▶ SET TASK: Copy out only those lines running from the line with "obj.data.transform(world)" to the end of the listing, keeping each one exactly as it is.
....
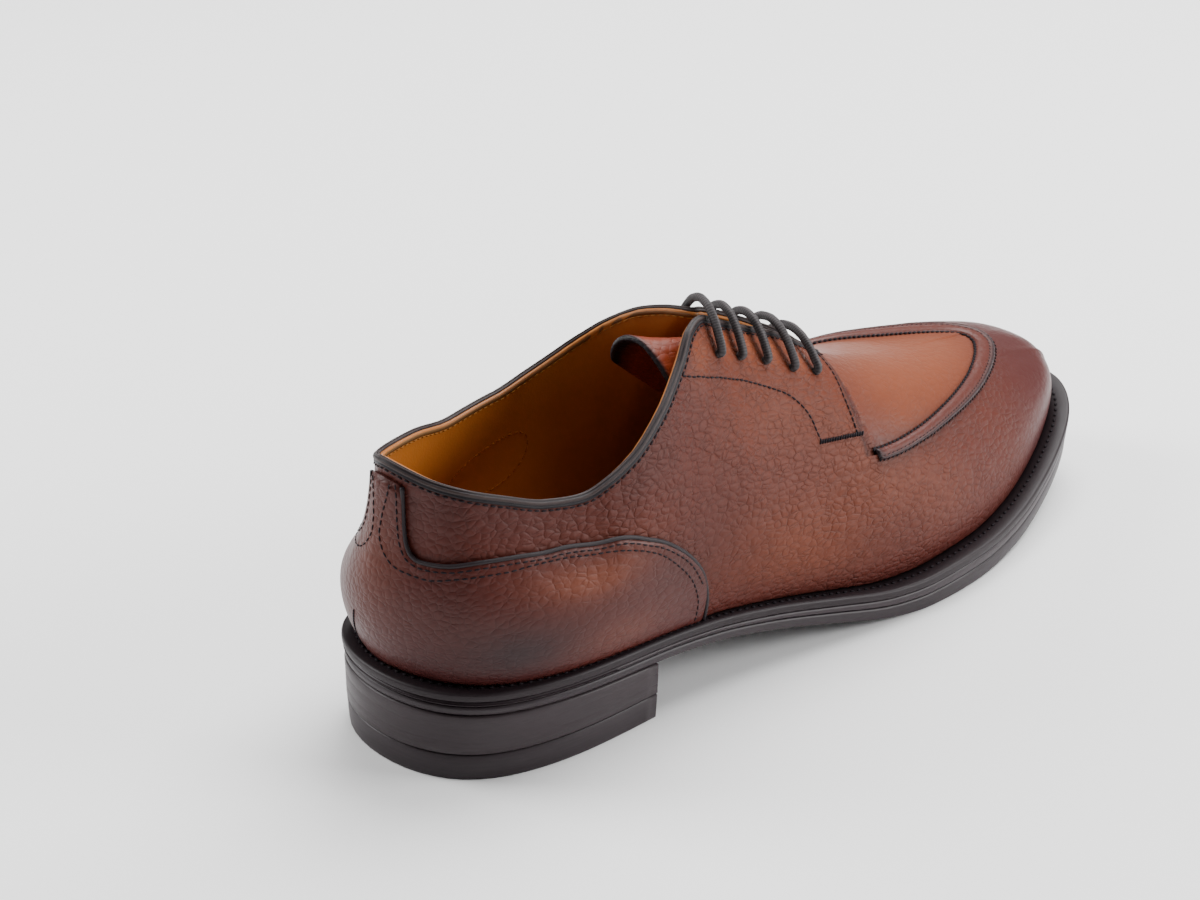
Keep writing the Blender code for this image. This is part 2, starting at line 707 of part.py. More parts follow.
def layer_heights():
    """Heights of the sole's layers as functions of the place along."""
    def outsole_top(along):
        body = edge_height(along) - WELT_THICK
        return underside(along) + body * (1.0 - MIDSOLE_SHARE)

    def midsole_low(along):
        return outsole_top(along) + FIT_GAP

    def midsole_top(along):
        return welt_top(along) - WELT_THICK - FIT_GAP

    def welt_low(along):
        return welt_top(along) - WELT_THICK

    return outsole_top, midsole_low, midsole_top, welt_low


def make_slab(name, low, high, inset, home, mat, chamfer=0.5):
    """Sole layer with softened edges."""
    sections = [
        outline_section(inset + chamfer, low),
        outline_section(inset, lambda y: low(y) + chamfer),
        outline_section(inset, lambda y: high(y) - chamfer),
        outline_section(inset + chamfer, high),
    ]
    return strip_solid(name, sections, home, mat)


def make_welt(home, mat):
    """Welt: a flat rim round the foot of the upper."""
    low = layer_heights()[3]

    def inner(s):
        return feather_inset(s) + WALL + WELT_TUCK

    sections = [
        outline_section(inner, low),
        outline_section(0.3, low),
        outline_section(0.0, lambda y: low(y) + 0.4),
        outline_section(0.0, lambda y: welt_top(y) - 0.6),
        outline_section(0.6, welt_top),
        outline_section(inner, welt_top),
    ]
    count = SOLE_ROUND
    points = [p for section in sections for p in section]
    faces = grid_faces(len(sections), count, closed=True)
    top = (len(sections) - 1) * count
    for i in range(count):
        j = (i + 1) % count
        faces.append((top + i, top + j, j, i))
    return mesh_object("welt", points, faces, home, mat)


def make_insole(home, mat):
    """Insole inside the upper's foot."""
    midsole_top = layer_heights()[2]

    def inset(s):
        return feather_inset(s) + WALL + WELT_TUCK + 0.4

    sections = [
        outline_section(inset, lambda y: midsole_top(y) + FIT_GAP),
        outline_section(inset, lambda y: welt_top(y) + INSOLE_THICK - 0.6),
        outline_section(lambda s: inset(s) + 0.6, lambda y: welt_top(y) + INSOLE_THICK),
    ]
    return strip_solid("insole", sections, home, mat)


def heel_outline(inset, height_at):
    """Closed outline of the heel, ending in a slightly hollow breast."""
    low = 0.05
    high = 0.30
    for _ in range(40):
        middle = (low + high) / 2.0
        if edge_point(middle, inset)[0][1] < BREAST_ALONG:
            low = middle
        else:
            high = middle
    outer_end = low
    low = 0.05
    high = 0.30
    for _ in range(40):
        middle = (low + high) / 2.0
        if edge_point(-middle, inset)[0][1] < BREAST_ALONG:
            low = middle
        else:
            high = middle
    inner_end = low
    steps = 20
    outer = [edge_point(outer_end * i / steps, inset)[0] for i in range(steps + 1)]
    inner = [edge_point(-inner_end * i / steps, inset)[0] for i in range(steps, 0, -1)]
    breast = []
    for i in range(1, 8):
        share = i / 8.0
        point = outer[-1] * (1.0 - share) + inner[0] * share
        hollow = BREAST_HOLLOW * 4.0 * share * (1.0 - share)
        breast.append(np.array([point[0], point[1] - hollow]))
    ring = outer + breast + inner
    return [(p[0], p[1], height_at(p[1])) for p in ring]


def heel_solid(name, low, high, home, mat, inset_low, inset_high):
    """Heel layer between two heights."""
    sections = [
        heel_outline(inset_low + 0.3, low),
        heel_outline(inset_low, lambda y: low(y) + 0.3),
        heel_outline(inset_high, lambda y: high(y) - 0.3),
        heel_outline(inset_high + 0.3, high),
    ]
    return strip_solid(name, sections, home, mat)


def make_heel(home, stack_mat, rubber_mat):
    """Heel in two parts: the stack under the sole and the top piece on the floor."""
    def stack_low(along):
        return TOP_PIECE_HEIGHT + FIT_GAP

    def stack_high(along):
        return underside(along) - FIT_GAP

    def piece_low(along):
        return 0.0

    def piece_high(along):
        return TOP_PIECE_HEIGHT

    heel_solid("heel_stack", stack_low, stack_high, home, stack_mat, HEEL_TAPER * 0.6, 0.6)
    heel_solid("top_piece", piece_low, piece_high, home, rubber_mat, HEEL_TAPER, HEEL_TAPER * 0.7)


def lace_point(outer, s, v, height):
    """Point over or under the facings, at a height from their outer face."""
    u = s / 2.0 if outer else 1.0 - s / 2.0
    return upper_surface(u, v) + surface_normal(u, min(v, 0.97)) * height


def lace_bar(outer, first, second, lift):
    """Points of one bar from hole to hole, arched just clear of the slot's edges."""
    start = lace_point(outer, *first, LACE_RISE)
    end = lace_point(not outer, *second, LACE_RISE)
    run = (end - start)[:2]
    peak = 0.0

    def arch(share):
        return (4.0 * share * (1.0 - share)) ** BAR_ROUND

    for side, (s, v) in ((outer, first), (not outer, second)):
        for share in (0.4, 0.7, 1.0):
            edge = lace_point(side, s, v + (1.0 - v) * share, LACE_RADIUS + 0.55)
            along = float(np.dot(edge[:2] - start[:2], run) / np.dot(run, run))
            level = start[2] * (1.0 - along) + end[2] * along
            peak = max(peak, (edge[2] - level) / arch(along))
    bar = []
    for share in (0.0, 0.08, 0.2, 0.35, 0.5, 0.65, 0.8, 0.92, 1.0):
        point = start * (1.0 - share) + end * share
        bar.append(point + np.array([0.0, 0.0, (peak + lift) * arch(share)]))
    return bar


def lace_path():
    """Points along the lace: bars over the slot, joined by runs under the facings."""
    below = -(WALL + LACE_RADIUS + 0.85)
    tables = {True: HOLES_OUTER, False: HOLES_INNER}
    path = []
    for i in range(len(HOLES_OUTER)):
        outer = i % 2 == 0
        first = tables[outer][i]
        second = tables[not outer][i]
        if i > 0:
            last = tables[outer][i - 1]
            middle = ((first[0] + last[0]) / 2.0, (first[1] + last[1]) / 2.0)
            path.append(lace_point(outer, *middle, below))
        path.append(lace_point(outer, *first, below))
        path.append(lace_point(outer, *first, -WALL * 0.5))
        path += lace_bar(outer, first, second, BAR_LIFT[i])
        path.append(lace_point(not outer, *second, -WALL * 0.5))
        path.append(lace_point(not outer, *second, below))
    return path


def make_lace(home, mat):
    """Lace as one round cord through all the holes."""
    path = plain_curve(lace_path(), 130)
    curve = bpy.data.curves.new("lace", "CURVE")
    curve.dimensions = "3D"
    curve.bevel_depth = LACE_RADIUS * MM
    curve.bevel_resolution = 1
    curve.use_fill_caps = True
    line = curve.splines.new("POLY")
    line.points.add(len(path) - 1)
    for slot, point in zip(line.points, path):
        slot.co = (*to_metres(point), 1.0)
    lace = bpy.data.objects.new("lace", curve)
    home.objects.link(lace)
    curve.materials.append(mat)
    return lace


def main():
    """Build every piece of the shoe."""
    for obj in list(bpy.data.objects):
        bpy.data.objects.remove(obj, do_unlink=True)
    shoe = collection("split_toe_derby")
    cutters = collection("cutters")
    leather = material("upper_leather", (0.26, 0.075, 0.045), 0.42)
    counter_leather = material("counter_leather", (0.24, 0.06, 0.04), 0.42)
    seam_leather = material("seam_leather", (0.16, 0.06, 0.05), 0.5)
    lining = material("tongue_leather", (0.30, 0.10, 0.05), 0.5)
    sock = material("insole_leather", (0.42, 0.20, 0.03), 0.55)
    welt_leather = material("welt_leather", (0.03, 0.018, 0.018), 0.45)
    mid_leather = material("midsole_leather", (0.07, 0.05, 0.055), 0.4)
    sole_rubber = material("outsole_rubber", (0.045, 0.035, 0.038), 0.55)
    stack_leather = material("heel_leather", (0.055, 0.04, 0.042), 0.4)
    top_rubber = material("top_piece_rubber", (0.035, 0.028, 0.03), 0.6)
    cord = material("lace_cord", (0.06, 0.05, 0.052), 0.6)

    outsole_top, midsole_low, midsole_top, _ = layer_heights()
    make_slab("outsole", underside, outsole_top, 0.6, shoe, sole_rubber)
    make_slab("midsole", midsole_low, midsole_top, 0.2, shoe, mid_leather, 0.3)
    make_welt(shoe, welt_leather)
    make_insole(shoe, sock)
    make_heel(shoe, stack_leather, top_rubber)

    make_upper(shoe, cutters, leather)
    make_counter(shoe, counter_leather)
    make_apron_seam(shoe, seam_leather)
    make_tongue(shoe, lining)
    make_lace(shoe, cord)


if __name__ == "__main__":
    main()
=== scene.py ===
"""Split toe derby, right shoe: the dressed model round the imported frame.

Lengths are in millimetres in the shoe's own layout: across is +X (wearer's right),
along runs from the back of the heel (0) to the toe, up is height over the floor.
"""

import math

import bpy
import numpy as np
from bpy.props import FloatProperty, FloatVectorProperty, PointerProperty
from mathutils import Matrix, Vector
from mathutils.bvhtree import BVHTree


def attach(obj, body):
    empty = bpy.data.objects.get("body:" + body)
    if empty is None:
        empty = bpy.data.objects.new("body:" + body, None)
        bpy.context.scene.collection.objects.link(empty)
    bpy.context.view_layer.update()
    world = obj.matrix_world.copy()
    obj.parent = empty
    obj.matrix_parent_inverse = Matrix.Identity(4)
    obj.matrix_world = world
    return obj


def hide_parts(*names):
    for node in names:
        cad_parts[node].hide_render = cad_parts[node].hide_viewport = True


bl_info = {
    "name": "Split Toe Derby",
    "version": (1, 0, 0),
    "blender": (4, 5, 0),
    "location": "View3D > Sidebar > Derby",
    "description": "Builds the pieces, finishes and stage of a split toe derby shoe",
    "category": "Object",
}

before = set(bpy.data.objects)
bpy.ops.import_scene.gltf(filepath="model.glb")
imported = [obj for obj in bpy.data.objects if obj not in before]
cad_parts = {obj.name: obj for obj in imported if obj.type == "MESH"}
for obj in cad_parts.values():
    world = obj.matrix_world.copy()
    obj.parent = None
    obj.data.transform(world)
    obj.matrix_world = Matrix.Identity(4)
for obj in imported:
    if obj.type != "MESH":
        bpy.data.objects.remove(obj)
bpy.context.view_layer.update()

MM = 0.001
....
▶ TASK OUTPUT:
    obj.data.transform(world)
    obj.matrix_world = Matrix.Identity(4)
for obj in imported:
    if obj.type != "MESH":
        bpy.data.objects.remove(obj)
bpy.context.view_layer.update()

MM = 0.001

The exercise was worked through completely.